I opened December by Considering The Didache in preparation for my interaction with a chapter from Tony Jones’ new book in The Didache: on Living Together in Community. I kept up a bit of blogging momentum (if you can call it that) with another riff on Compassion, Justice, and the Manhattan [Project] Declaration.
As the year winds up, I look back at the list of posts and topics and make just a few observations. First, the question of virtual community hasn’t gone away, and the debate has only intensified. I actually have quite a bit I want to say on the subject, and hopefully — keep your fingers crossed and your prayers ascending — I’ll spend a bit of time blogging on it in January.
The other notable point is a set of changes in what the emerging church is, how it’s defined, who’s a part of it, who still uses the term, and a plethora of other notes. Being the end of a decade, people are also tending to look farther back and farther ahead as well. On this topic, I’m saddened that within the emerging church, people who shared a pulpit at the beginning of the decade won’t share more than the time of day at the end of the decade. Though some of them will spend some time in criticism. You know who you are.

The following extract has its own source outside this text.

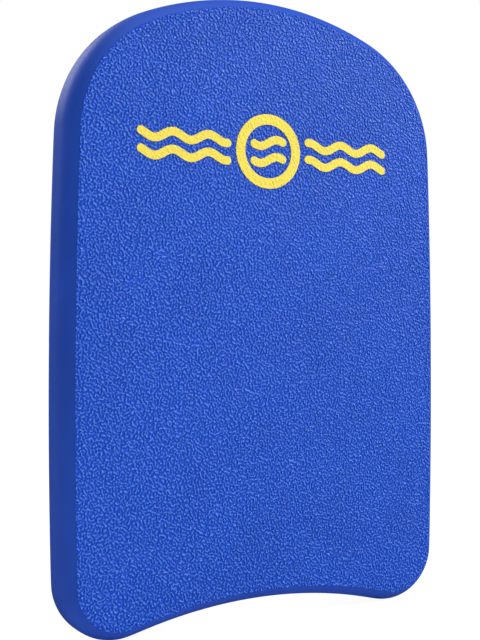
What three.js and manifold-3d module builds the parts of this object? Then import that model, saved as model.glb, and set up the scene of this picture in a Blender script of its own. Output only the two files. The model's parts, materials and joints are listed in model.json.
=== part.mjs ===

As I wrap up this look back at some of the notable posts around here this past year, I’m hopeful that I’ll be able to resume blogging a little more in the new year, as I have a few larger topics that I want to explore. This might (I don’t know yet) mark a shift in tone here as I’m reading far fewer blogs and thus interacting on the topic-of-the-day a lot less. We’ll see what happens. As for the prognostications I really want to make, I’ve got a post percolating in the back of the grey matter that I plan to try and translate here soon.
That said, so long, 2009!
Whadda year! In a year where half of my time was eaten by illness, yours was one of the few blog voices I tried to read on any kind of regular basis. I appreciate what you have contributed to the ongoing attempts to blog the journey of whatever it is that we are calling the movement(s) whose waves we’ve been riding. Thanks for your efforts … and I’m looking forward to your thoughts on virtual community in this new year.